Craftwork has been an integral part of her life since childhood. “As far back as I can remember, I’ve loved creating tiny things by hand, whether little furniture for my dollhouse, intricate clothes for my paper dolls, or jewelry,” says Swinand, 48. “I started making jewelry as a teenager, at first because I needed to customize my own earrings with clip-on backs before my parents allowed me to get my ears pierced.”
That led to her designing her own beaded earrings and taking classes to learn metal smithing and enameling in high school. In an early taste of entrepreneurship, she even sold some of those teenage offbeat creations via local stores in her hometown of Santa Barbara, Calif.
Art appreciation was rooted in her. “I was always doing art projects and going to gallery openings and museum exhibitions with my mom, who’s an artist,” she says. After earning degrees in art history—a bachelor’s from the University of Pennsylvania and a master’s at the University of Southern California—Swinand worked for museums writing educational materials and developing programs for children.
She put the jewelry making on hiatus after she married and began raising children. But when her twins, now 17, started elementary school, she began tinkering again. “I realized that it was what I really enjoyed doing,” she says.
In 2005, Swinand discovered she had a plausible business when she teamed up with a few friends, who also made handmade crafts, to host a holiday trunk show. “I was blown away by the response from customers,” she says. The success of that first show inspired her to start her company.
Turning a hobby into a business, as Swinand has done, can pay off, but it’s not unusual for this to take a while. That’s the finding of a recent study that looks at entrepreneurs who start a business based on a personal pursuit.
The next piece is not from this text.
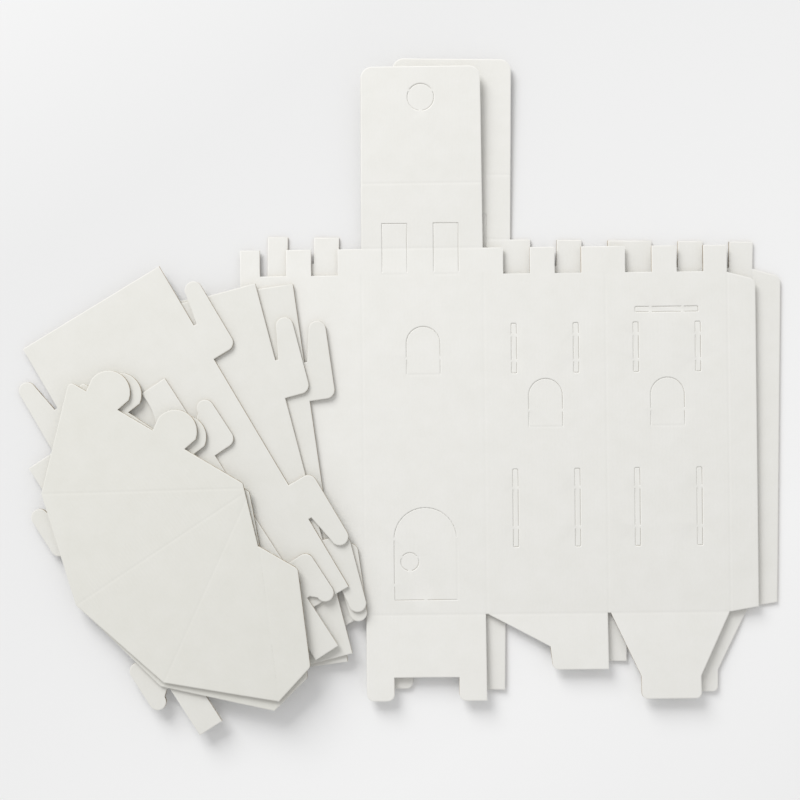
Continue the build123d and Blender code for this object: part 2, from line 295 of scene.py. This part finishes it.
@dataclass
class SheetPlan:
    """A flat sheet as its node gives it, in millimetres on its own plane.

    Attributes:
        corner: a point of the underside in the shared frame.
        across: direction across the flutes.
        along: direction of the flutes.
        normal: direction out of the upper face.
        cuts: outer loop first and then the holes, with the material on their left.
        folds: outlines of the pressed fold lines.
    """

    corner: np.ndarray
    across: np.ndarray
    along: np.ndarray
    normal: np.ndarray
    cuts: list[np.ndarray]
    folds: list[np.ndarray]

    @classmethod
    def read(cls, node: str, grain: Grain) -> "SheetPlan":
        """Works the plan out from a node's faces.

        Args:
            node: name of the node.
            grain: how the flutes run.

        Returns:
            The sheet's plan.
        """
        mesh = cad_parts[node].data
        places = np.array([v.co for v in mesh.vertices]) / MM
        _, first, number = np.unique(
            np.round(places, MERGE_DIGITS), axis=0, return_index=True, return_inverse=True
        )
        places, number = places[first], number.reshape(-1)
        faces = np.array([number[list(p.vertices)] for p in mesh.polygons])
        a, b, c = (places[faces[:, i]] for i in range(3))
        facing = np.cross(b - a, c - a)
        steep = facing[:, 2] / np.maximum(np.linalg.norm(facing, axis=1), SLIVER)
        under, over = faces[steep < -FACE_ON], faces[steep > FACE_ON]
        normal = -facing[steep < -FACE_ON].sum(axis=0)
        normal /= np.linalg.norm(normal)
        level = places[under].mean(axis=1) @ normal
        under = under[level < np.median(level) + LEVEL_STEP]
        corner = places[under[0, 0]]
        depth = (places[over] - corner).mean(axis=1) @ normal
        floors = over[depth < depth.max() - LEVEL_STEP]
        across = np.cross((0, 1, 0), normal)
        plan = cls(corner, across / np.linalg.norm(across), np.zeros(3), normal, [], [])
        plan.along = np.cross(normal, plan.across)
        outlines = [loop[::-1] for loop in plan.loops(places, under)]
        turn = plan.grain_turn(outlines[0], grain)
        plan.across, plan.along = (
            math.cos(turn) * plan.across + math.sin(turn) * plan.along,
            math.cos(turn) * plan.along - math.sin(turn) * plan.across,
        )
        plan.cuts = [loop[::-1] for loop in plan.loops(places, under)]
        plan.folds = plan.loops(places, floors)
        return plan

    def loops(self, places: np.ndarray, faces: np.ndarray) -> list[np.ndarray]:
        """Outlines of a set of faces.

        Args:
            places: corners in the shared frame, mm.
            faces: corner numbers of triangles that lie in the sheet's plane.

        Returns:
            Closed loops on the sheet's plane, the largest first.
        """
        sides = {(int(f[i - 1]), int(f[i])) for f in faces for i in range(3)}
        after: dict[int, list[int]] = {}
        for start, end in sorted(sides):
            if (end, start) not in sides:
                after.setdefault(start, []).append(end)
        loops = []
        while after:
            chain = [min(after)]
            while chain[-1] in after:
                ends = after[chain[-1]]
                chain.append(ends.pop())
                if not ends:
                    del after[chain[-2]]
            away = places[chain[:-1]] - self.corner
            loop = without_doubles(np.stack((away @ self.across, away @ self.along), axis=1))
            if len(loop) > 2 and abs(area_of(loop)) > SPECK:
                loops.append(loop)
        return sorted(loops, key=lambda loop: -abs(area_of(loop)))

    def grain_turn(self, outline: np.ndarray, grain: Grain) -> float:
        """Angle that turns the plan so that its second direction runs along the flutes.

        Args:
            outline: the sheet's outer loop on the unturned plan.
            grain: how the flutes run.

        Returns:
            The angle in radians, from minus to plus a quarter turn.
        """
        start, end = sides_of(outline)
        run = end - start
        longest = run[np.linalg.norm(run, axis=1).argmax()]
        if grain is Grain.ALONG_SPAN:
            spread = np.cov((outline - outline.mean(axis=0)).T)
            longest = np.linalg.eigh(spread)[1][:, 1]
        angle = math.atan2(longest[1], longest[0])
        if grain is not Grain.ACROSS_LONGEST_CUT:
            angle -= math.pi / 2
        return (angle + math.pi / 2) % math.pi - math.pi / 2

    def placed(self, flat: np.ndarray, height: np.ndarray) -> np.ndarray:
        """Points of the shared frame, in millimetres, at a height over the sheet's underside."""
        spots = self.corner + np.outer(flat[:, 0], self.across) + np.outer(flat[:, 1], self.along)
        return spots + np.outer(height, self.normal)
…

In the study, published in the Journal of Business Venturing, these entrepreneurs lagged behind other founders in the first few years. But in the end, the hobby-to-business founders were more likely than others to produce revenue and a profit.
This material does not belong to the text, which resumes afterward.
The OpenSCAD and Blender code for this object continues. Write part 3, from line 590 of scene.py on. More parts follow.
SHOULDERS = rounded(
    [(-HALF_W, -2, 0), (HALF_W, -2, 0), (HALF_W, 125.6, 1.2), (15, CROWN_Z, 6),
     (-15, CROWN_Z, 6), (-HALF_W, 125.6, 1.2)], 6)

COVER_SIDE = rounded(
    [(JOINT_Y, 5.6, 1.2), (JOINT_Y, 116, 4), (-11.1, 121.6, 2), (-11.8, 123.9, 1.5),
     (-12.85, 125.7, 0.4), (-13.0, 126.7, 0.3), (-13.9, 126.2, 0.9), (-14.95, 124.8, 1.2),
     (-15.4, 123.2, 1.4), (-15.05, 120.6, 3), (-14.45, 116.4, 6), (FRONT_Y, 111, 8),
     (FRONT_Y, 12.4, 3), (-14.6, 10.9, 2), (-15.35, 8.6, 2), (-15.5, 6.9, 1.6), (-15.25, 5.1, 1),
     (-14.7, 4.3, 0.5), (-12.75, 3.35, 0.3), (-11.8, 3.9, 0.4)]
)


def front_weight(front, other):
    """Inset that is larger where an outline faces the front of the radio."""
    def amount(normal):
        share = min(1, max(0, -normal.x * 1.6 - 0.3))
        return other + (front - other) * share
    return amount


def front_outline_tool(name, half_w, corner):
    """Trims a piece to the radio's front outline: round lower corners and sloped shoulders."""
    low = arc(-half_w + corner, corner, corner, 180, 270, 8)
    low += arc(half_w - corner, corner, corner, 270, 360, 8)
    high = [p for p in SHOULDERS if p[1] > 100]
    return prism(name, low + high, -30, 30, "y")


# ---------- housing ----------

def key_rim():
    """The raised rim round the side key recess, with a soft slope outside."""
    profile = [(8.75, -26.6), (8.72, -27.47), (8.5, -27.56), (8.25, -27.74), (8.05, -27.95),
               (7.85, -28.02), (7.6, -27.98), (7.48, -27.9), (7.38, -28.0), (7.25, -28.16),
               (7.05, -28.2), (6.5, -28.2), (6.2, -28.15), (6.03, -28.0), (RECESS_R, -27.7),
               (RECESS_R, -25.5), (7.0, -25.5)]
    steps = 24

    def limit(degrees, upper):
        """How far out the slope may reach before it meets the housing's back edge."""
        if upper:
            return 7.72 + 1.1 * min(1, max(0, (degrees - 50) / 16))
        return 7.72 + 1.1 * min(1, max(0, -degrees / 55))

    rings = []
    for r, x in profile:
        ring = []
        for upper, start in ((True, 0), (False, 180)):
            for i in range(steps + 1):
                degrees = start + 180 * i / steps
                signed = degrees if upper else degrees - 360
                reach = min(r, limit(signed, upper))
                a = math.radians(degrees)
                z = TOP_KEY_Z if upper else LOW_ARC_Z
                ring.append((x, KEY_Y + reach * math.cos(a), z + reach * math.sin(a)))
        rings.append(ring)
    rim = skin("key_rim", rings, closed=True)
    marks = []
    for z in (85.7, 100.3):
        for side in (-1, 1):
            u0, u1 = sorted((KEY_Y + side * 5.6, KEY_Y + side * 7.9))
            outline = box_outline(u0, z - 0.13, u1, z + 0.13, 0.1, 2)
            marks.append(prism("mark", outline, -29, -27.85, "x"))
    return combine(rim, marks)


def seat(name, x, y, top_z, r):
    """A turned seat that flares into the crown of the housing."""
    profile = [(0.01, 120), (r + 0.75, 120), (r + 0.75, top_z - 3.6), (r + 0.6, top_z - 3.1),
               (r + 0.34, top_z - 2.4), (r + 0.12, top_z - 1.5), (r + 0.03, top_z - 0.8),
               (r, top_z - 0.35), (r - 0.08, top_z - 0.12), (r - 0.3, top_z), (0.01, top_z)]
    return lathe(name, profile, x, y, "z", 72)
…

Her startup capital was a $25,000 small business loan, with a third going to building a website, another third toward raw materials, like gemstones and metals, and the rest for marketing and packaging supplies.
At the outset, Swinand worked out of her attic, keyed to holiday sales–and on a part-time basis. But she saw she couldn’t keep up with customer demand and meet her own growth goals. “I realized I either had to commit to doing this full time and hire more help,” she says, “or accept that it was a hobby.”
The timing was good, as her children were demanding a little less of her. She hired two assistants, and in 2012 rented a workshop down the street from her home. Having two employees allowed her to stick to a schedule and to reach out consistently to both retail and wholesale customers.
One mistake was to produce too many different products, featuring a broad range of gemstones and metals, in a bid to please as many customers as possible. “I wanted to offer everything and every color, so everybody could find something that they liked,” she recalls. “As a result, I was over-purchasing. I was all over the place.” In the last two years, she narrowed her offerings to five different stones and colors from 20.
And even though it adds incrementally to her cost of doing business, she has also embedded a green sensibility into her operations. All metal scraps are saved and sent to their supplier to be recycled. Her gift boxes and bags are made from recycled content, and she tries to use local or U.S.-based suppliers as much as possible to reduce her carbon footprint. She is also committed to keeping her production team in-house instead of outsourcing manufacturing overseas to reduce labor costs.
“What I make is not revolutionary,” says Swinand. “There’s tons of jewelry out there that has similarities to mine. I’m using traditional material, but my mission is provide personalized service and to make the highest quality jewelry at an affordable price, so a woman can put it on, wear it every day, and even share it with her daughter.”